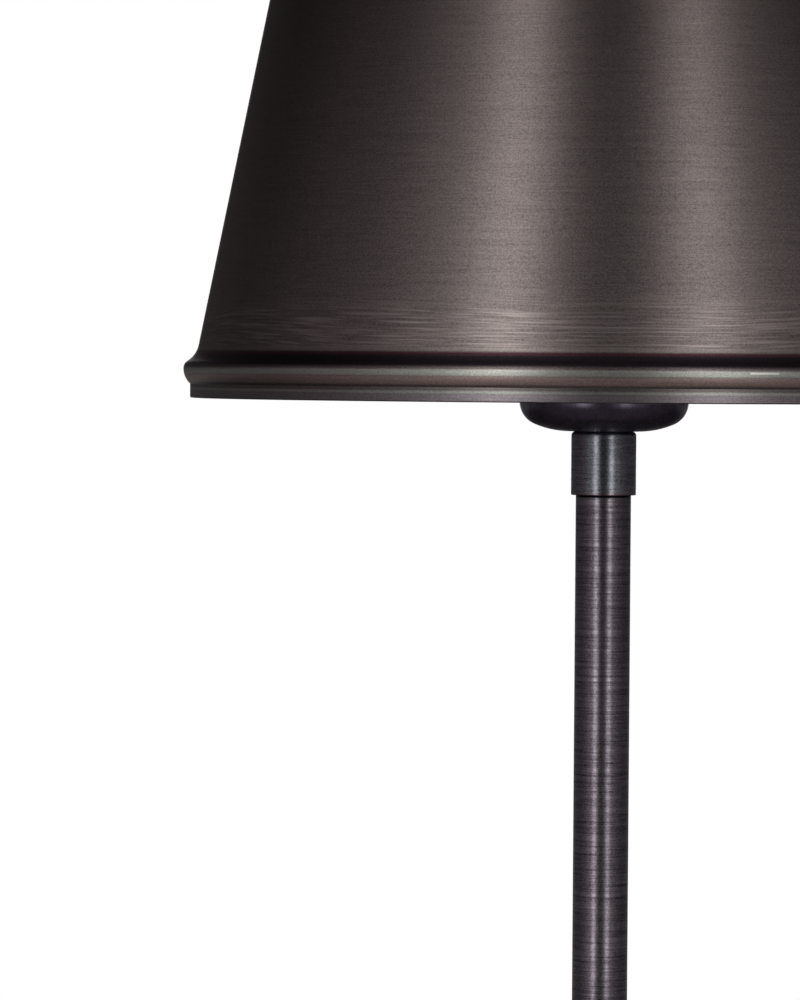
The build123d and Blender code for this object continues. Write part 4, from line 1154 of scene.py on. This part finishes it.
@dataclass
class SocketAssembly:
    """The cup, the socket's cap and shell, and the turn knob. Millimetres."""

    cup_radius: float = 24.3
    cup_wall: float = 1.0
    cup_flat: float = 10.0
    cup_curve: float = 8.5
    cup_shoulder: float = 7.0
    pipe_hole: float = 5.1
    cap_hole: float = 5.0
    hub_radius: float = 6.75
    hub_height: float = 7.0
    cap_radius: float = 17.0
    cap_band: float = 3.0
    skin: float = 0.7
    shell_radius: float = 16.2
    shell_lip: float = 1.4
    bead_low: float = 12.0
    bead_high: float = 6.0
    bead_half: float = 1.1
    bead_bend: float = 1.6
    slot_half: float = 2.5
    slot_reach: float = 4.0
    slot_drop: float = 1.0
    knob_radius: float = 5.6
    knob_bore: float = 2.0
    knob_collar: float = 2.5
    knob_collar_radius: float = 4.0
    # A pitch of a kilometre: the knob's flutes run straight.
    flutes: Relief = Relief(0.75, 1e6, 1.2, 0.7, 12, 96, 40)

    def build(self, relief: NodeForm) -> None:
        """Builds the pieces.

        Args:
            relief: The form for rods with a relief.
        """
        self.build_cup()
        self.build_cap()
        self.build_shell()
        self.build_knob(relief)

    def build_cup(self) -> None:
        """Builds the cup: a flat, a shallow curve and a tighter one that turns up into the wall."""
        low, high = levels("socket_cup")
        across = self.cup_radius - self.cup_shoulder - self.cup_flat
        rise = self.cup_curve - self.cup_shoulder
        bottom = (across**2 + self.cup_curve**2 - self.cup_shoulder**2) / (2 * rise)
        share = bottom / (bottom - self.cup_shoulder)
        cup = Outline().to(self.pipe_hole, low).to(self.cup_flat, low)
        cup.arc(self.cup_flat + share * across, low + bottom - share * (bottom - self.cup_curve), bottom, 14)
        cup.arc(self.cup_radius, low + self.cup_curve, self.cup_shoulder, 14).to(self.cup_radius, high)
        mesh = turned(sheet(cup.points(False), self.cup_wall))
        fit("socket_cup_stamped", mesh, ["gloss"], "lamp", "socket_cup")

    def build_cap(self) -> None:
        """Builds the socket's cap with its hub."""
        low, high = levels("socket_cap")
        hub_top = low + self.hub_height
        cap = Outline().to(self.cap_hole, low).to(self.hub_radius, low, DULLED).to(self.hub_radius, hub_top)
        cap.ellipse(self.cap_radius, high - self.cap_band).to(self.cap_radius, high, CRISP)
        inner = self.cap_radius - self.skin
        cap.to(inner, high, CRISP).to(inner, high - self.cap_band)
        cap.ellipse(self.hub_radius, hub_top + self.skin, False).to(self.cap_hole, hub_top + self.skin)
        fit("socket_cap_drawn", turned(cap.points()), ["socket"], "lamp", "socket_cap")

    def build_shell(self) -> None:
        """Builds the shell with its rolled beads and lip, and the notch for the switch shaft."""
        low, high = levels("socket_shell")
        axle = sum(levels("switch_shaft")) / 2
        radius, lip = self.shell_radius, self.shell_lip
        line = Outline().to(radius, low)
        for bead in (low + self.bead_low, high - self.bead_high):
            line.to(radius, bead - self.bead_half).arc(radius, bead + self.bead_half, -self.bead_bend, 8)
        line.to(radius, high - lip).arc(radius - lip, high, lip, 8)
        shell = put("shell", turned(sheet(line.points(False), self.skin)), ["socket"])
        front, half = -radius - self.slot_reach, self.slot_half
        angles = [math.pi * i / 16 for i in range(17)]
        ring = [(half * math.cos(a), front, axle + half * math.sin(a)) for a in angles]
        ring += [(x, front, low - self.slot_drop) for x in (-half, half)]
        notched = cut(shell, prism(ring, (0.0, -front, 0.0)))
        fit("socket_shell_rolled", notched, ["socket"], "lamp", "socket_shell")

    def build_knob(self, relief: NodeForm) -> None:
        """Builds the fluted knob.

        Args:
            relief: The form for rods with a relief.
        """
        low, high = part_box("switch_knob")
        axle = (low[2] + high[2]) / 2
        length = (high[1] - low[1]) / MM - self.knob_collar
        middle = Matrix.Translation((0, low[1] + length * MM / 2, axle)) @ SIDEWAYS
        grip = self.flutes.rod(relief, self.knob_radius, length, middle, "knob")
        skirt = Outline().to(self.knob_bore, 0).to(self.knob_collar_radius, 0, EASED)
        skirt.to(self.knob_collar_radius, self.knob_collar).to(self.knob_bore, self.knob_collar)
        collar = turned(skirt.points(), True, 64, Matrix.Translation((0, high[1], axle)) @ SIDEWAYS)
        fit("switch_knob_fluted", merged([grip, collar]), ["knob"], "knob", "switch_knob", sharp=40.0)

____

Write out exactly, please, the lines beginning at the start of the material and ending with the line that holds "cup, the socket's", both included.

_ANSWER TO THIS TASK_:
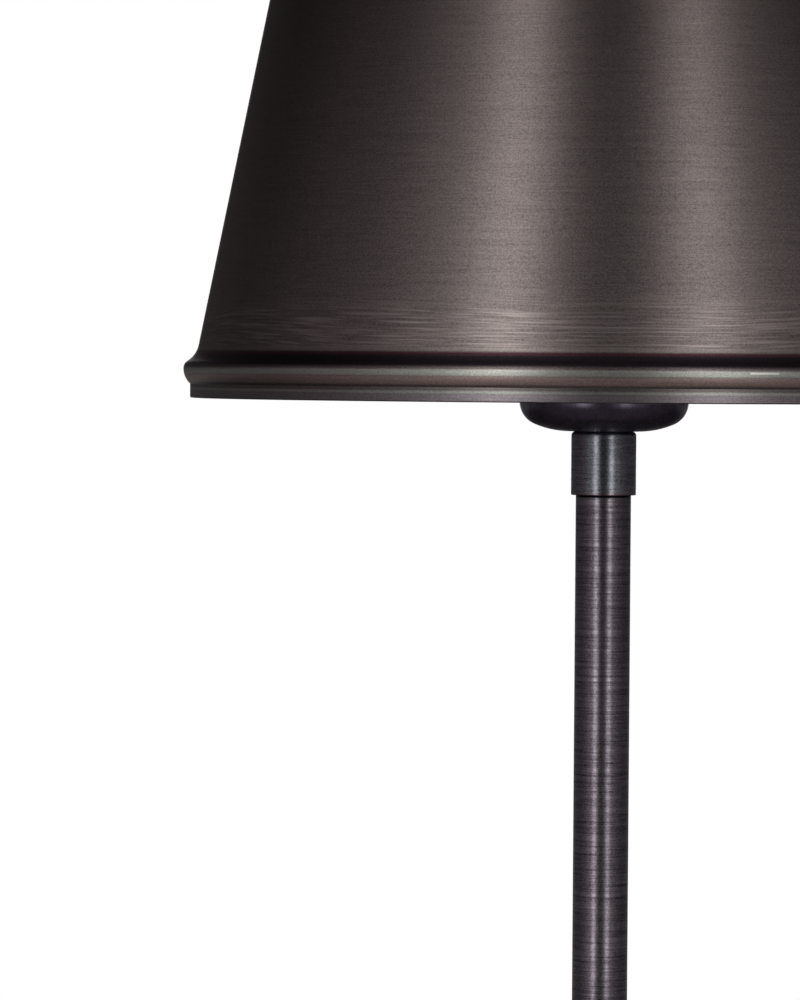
The build123d and Blender code for this object continues. Write part 4, from line 1154 of scene.py on. This part finishes it.
@dataclass
class SocketAssembly:
    """The cup, the socket's cap and shell, and the turn knob. Millimetres."""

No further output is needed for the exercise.